И в целом — да, мы спокойно относимся к смерти. Что касается меня лично, главный вопрос, который я себе каждый раз задаю: все ли я сделал, чтобы ее предотвратить?
— Вы когда-то считали количество летальных исходов среди ваших пациентов, лично ваших?
— Нет. Но, наверное, можно прикинуть. Я работал лечащим врачом в отделении реанимации на 12 коек. За год через него проходит 2500 пациентов. Допустим, половину из них так или иначе вел я. Это 1250. Средняя летальность у нас — 20 процентов, умирает каждый пятый, то есть умрет 250 человек. Скажем, около половины из них уходит из жизни во время дежурства моих коллег. На мою долю остается 120.
— 120 смертей в год, 10 в месяц. Одна смерть каждые три дня. С вашим, так сказать, участием. Как вы не спиваетесь?
— Нет, не с моим участием — с моим бессилием как врача. Я участвую не в смерти, а в спасении человека, такова моя позиция. А спивается тот, кто понимает, что упустил, недоработал. Если я уверен, что сделал все по максимуму — из-за чего мне пить?
— Какой случай из вашей практики ярче всего иллюстрирует современную реанимацию?

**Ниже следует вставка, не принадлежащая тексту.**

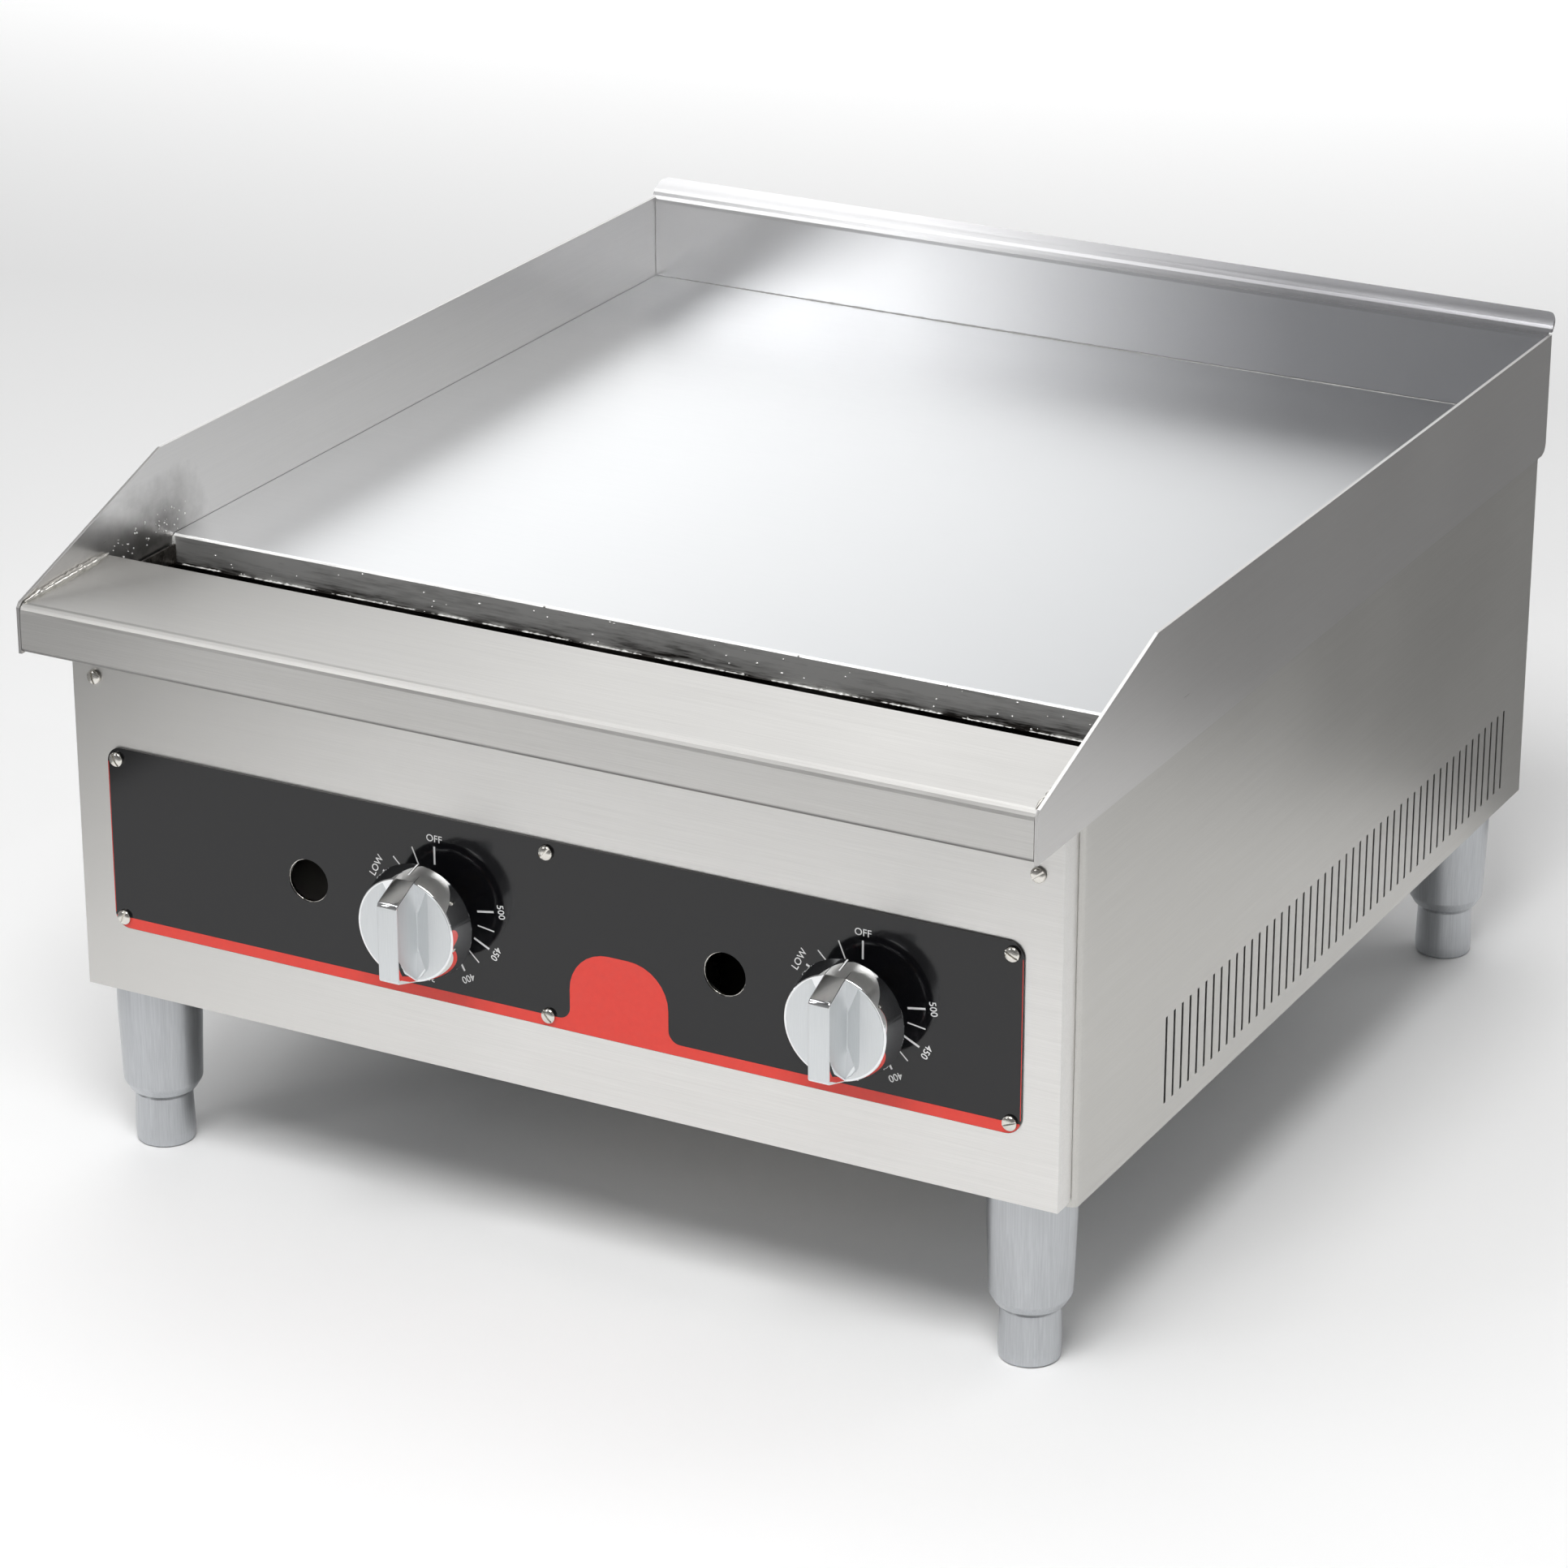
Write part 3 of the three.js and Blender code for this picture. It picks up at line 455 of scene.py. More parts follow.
def galvanised_material():
    made, build, shader, coords = material("galvanised_sheet", 0.45)
    cells = build.new("ShaderNodeTexVoronoi", Vector=coords, Scale=120)
    tone = build.new("ShaderNodeSeparateColor", Color=cells.outputs["Color"]).outputs[0]
    build.put(shader.inputs["Base Color"], build.mix(tone, (0.42, 0.44, 0.45), (0.62, 0.64, 0.65)))
    build.put(shader.inputs["Roughness"], build.math("MULTIPLY_ADD", tone, 0.2, 0.35))
    bump(build, shader, tone, 0.1, 0.0002)
    return made


def satin_material():
    """The pale satin finish on the faces of the knobs, drawn top to bottom."""
    made, build, shader, coords = material("satin_face", 0.42, 0.75)
    fine = build.noise(coords, 1, 2, 0.6, along("Z", 60, 2600))
    build.put(shader.inputs["Base Color"], build.mix(fine, (0.66, 0.685, 0.70), (0.78, 0.80, 0.81)))
    build.put(shader.inputs["Roughness"], build.math("MULTIPLY_ADD", fine, 0.12, 0.34))
    bump(build, shader, fine, 0.06, 0.0002)
    return made


STEEL_LIGHT = (0.70, 0.685, 0.66)
STEEL_DARK = (0.53, 0.515, 0.495)
# Name, axis of the grain, light and dark shade, roughness, weight of streaks and of clouds.
# All these sheets are one stainless steel. The panel, ledge, back guard and guards have lighter shades
# than the rear panel and tray: painted light, set sheet by sheet to how bright each one looks.
BRUSHED_FINISHES = {
    "panel": ("brushed_panel", "X", (0.88, 0.87, 0.85), (0.74, 0.73, 0.71), 0.34),
    "ledge": ("brushed_ledge", "X", (0.80, 0.79, 0.77), (0.66, 0.65, 0.63), 0.36, 1.0, 1.0, True),
    "guard": ("brushed_guard", "Y", (0.74, 0.73, 0.72), (0.60, 0.59, 0.58), 0.30, 0.35, 0.7),
    "back_guard": ("brushed_back_guard", "X", (0.84, 0.84, 0.85), (0.76, 0.76, 0.77), 0.25, 0.3, 0.6),
    "side": ("brushed_side", "Y", (0.68, 0.67, 0.645), (0.55, 0.54, 0.515), 0.35, 0.6),
    "rear": ("brushed_rear", "X", STEEL_LIGHT, STEEL_DARK, 0.36),
    "tray": ("brushed_tray", "Y", STEEL_LIGHT, STEEL_DARK, 0.32),
    "leg": ("satin_leg", "Z", (0.64, 0.655, 0.675), (0.44, 0.455, 0.475), 0.36, 1.0, 0.4),
}
# Name, light and dark shade, roughness, metal, scale of the grain and depth of its bump.
MOTTLED_FINISHES = {
    "interior": ("heated_sheet", (0.085, 0.078, 0.07), (0.035, 0.032, 0.03), 0.55, 1, 40, 0.2),
    "overlay": ("gloss_overlay", (0.006, 0.006, 0.007), (0.004, 0.004, 0.005), 0.10, 0, 300, 0.02),
    "red": ("red_print", (0.80, 0.050, 0.032), (0.72, 0.040, 0.026), 0.14, 0, 300, 0.02),
    "white": ("white_print", (0.86, 0.86, 0.86), (0.80, 0.80, 0.80), 0.25, 0, 300, 0.02),
    "chrome": ("polished_chrome", (0.86, 0.87, 0.88), (0.82, 0.83, 0.84), 0.03, 1, 60, 0),
    "nickel": ("nickel_screw", (0.78, 0.76, 0.71), (0.66, 0.64, 0.60), 0.17, 1, 700, 0.05),
    "iron": ("cast_iron", (0.10, 0.10, 0.10), (0.05, 0.048, 0.045), 0.62, 1, 160, 0.6),
    "pipe": ("black_pipe", (0.09, 0.09, 0.095), (0.045, 0.045, 0.05), 0.45, 1, 60, 0.3),
    "brass": ("machined_brass", (0.72, 0.56, 0.26), (0.60, 0.45, 0.20), 0.30, 1, 120, 0.15),
    "aluminium": ("drawn_aluminium", (0.74, 0.75, 0.76), (0.62, 0.63, 0.64), 0.36, 1, 90, 0.15),
    "joint": ("joint_grime", (0.52, 0.51, 0.50), (0.28, 0.275, 0.27), 0.45, 0.6, 220, 0.2),
    # The weld bead's pale colour is silvery weld metal with a painted highlight, so that it looks lit in
    # the shade of the trough.
    "bead": ("weld_bead_painted_glint", (0.90, 0.90, 0.88), (0.60, 0.60, 0.58), 0.30, 0.4, 500, 0.2),
}


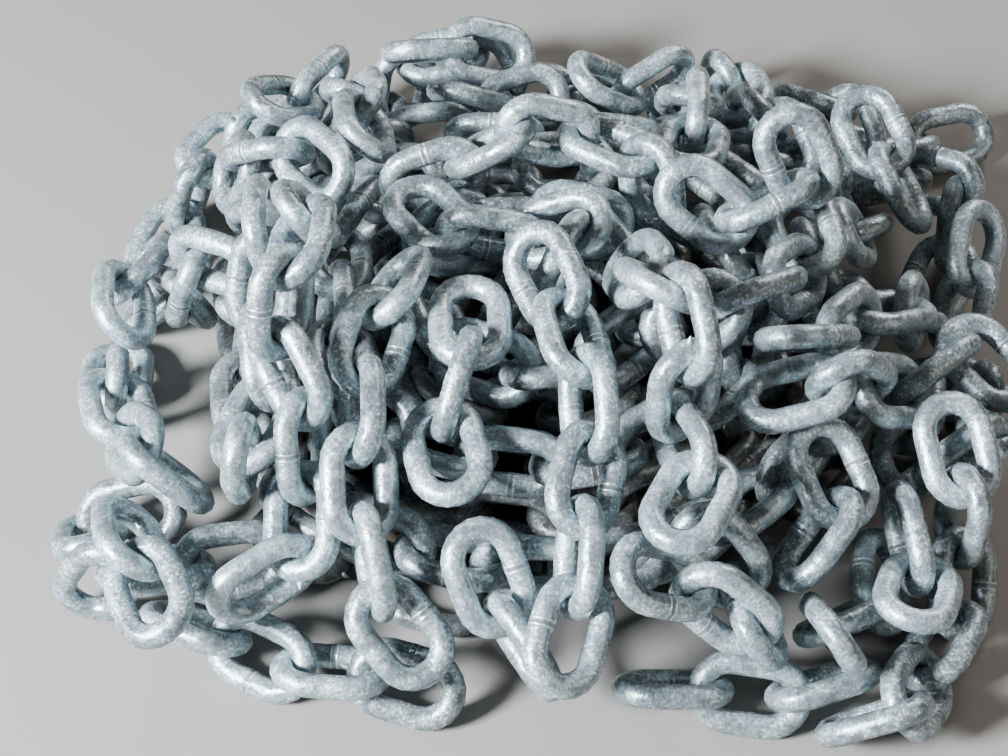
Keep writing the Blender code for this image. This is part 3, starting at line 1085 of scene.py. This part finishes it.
def new_material(name: str) -> tuple[bpy.types.Material, bpy.types.Node]:
    """A new material and its shader.

    Args:
        name: name of the material.

    Returns:
        The material and its shader node.
    """
    material = bpy.data.materials.new(name)
    material.use_nodes = True
    return material, material.node_tree.nodes["Principled BSDF"]


@dataclass(frozen=True)
class Zinc:
    """Dull hot dip zinc: pale bluish crystals, white bloom, rims at the weld, and painted shade, a dark
    brown, on links that lie under others.

    A noise is a scale and a detail. A span says what a value goes from and to, and then what it is
    turned into there.
    """

    name: str
    pale: Colour = (0.46, 0.575, 0.63, 1)
    dull: Colour = (0.15, 0.19, 0.215, 1)
    bloom: Colour = (0.86, 0.94, 0.97, 1)
    # Painted shade: the dark brown that links lying under others are darkened towards
    painted_shade: Colour = (0.050, 0.037, 0.026, 1)
    groove_tint: Colour = (0.16, 0.18, 0.19, 1)
    patch_noise: Noise = (120.0, 4.0)
    speck_noise: Noise = (900.0, 3.0)
    lump_noise: Noise = (260.0, 3.0)
    crystal_scale: float = 520.0
    patch_light: Span = (0.35, 0.65, 0.0, 0.45)
    crystal_light: float = 0.30
    tone_light: tuple[float, float] = (0.40, -0.06)
    pit_specks: Span = (0.33, 0.46, 0.55, 0.0)
    bloom_specks: Span = (0.52, 0.66, 0.0, 0.9)
    bloom_patches: Span = (0.42, 0.60, 0.25, 1.0)
    groove_share: float = 0.6
    rim_share: float = 0.8
    # How far the painted shade goes on a link that lies wholly under others, and how it varies in patches
    painted_shade_share: float = 0.86
    painted_shade_patches: Span = (0.30, 0.60, 1.0, 0.72)
    metallic: float = 0.55
    smoothest: float = 0.26
    roughest: float = 0.50
    crystal_grain: float = 0.4
    grain_ends: tuple[float, float] = (0.35, 1.0)
    bloom_roughness: float = 0.15
    bearing_roughness: float = -0.12
    speck_relief: float = 0.30
    groove_relief: float = -0.25
    rim_relief: float = 0.35
    relief_strength: float = 0.5
    relief_depth: float = 0.0009
    rim_place: float = 0.0011
    rim_width: float = 0.0004
    weld_spread: float = 7.3
    weld_strength: Span = (0.1, 0.8, 0.2, 1.0)
    bearing_edge: float = 0.4
    bearing_start: float = 0.25

    def build(self, link: LinkSizes) -> bpy.types.Material:
        """Build the material.

        Args:
            link: sizes of the links, for the places of the bearings.

        Returns:
            The material, which reads Object coordinates and the links' attributes.
        """
        material, shader = new_material(self.name)
        wiring = Wiring(material.node_tree)
        at = wiring.add("ShaderNodeTexCoord").outputs["Object"]
        patches, specks, lumps = [
            wiring.out("ShaderNodeTexNoise", {"Vector": at, "Scale": scale, "Detail": detail})
            for scale, detail in (self.patch_noise, self.speck_noise, self.lump_noise)
        ]
        cells = wiring.add("ShaderNodeTexVoronoi", {"Vector": at, "Scale": self.crystal_scale})
        crystal = wiring.out("ShaderNodeSeparateColor", {"Color": cells.outputs["Color"]})
        tone, shelter = [
            wiring.add("ShaderNodeAttribute", attribute_name=name).outputs["Fac"]
            for name in ("tone", "shelter")
        ]
        rims, groove, bearing = self.marks(wiring, link, tone)
        fine = wiring.ramp(specks, *self.bloom_specks)
        bloomed = wiring.math("MULTIPLY", fine, wiring.ramp(patches, *self.bloom_patches))

        light = wiring.sum(wiring.ramp(patches, *self.patch_light), (crystal, self.crystal_light))
        light = wiring.math("ADD", light, wiring.math("MULTIPLY_ADD", tone, *self.tone_light))
        coat = wiring.blend(light, self.dull, self.pale)
        # Painted shade: links that lie under others (the shelter attribute) are darkened towards a dark
        # brown, in uneven patches
        painted_shade_mask = wiring.math("MULTIPLY", shelter, self.painted_shade_share)
        layers = (
            (wiring.ramp(specks, *self.pit_specks), self.dull),
            (bloomed, self.bloom),
            (wiring.math("MULTIPLY", groove, self.groove_share), self.groove_tint),
            (wiring.math("MULTIPLY", rims, self.rim_share), self.bloom),
            (wiring.math("MULTIPLY", painted_shade_mask, wiring.ramp(patches, *self.painted_shade_patches)), self.painted_shade),
        )
        for share, colour in layers:
            coat = wiring.blend(share, coat, colour)

        grain = wiring.sum(patches, (crystal, self.crystal_grain))
        rough = wiring.ramp(grain, *self.grain_ends, self.smoothest, self.roughest)
        rough = wiring.sum(rough, (bloomed, self.bloom_roughness), (bearing, self.bearing_roughness))
        marks = (specks, self.speck_relief), (groove, self.groove_relief), (rims, self.rim_relief)
        relief = {
            "Height": wiring.sum(lumps, *marks),
            "Strength": self.relief_strength,
            "Distance": self.relief_depth,
        }
        values = {
            "Base Color": coat,
            "Metallic": self.metallic,
            "Roughness": rough,
            "Normal": wiring.out("ShaderNodeBump", relief),
        }
        for name, value in values.items():
            wiring.feed(shader.inputs[name], value)
        return material

    def marks(
        self, wiring: Wiring, link: LinkSizes, tone: Socket
    ) -> tuple[Socket, Socket, Socket]:
        """Marks on each link.

        Args:
            wiring: adds the nodes.
            link: sizes of the links.
            tone: a chance value of each link, which sets how strong its weld shows.

        Returns:
            Where the weld's rims are, where its groove is, and where the crowns bear inside.
        """
        place = wiring.add("ShaderNodeAttribute", attribute_name="link_place").outputs["Vector"]
        x, y, _ = wiring.add("ShaderNodeSeparateXYZ", {"Vector": place}).outputs
        along = wiring.math("ABSOLUTE", x)
        strong = wiring.math("FRACT", wiring.math("MULTIPLY", tone, self.weld_spread))
        strength = wiring.ramp(strong, *self.weld_strength)
        shows = wiring.math("MULTIPLY", wiring.math("GREATER_THAN", y, 0.0), strength)
        off_rim = wiring.math("ABSOLUTE", wiring.math("SUBTRACT", along, self.rim_place))
        rims = wiring.math("MULTIPLY", wiring.ramp(off_rim, 0.0, self.rim_width, 1.0, 0.0), shows)
        groove = wiring.math("MULTIPLY", wiring.ramp(along, 0.0, self.rim_place, 1.0, 0.0), shows)
        past = wiring.math("SUBTRACT", along, link.half_leg)
        squares = wiring.math("ADD", wiring.math("POWER", past, 2.0), wiring.math("POWER", y, 2.0))
        away = wiring.math("SQRT", squares)
        edge = link.crown - self.bearing_edge * link.radius
        inside = wiring.ramp(away, link.crown - link.radius, edge, 1.0, 0.0)
        on_crown = wiring.math("GREATER_THAN", past, self.bearing_start * link.crown)
        return rims, groove, wiring.math("MULTIPLY", inside, on_crown)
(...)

— Недавно была крутая история, связанная с новой технологией насыщения крови кислородом, или экстракорпоральной мембранной оксигенации — ЭКМО. Это была реально тяжелая сочетанная травма с переломом всех ребер в результате ДТП: мощный гидравлический удар, кровоизлияние в легкие, которые были повреждены реберными обломками. Пациентку стабилизировали, но дыхательная недостаточность прогрессировала. Мы пригласили коллег из 52-й больницы. Приехала бригада, подключили нашу девочку к ЭКМО — у их команды самый большой опыт в его использовании. Они больную стабилизировали, забрали к себе, лечили почти две недели — и она начала дышать сама. Но в 52-й больнице нет травматологии, так что мы пациентку вернули к себе и прооперировали ей костные сегменты. Дальше был этап длительной реабилитации, в результате человек встал и пошел! А еще 5 лет назад сказали бы "травма, несовместимая с жизнью". Так что современная реанимация — это прежде всего команда. Без уже набившего оскомину в профессиональных кругах слова "мультидисциплинарность" нам не вытянуть.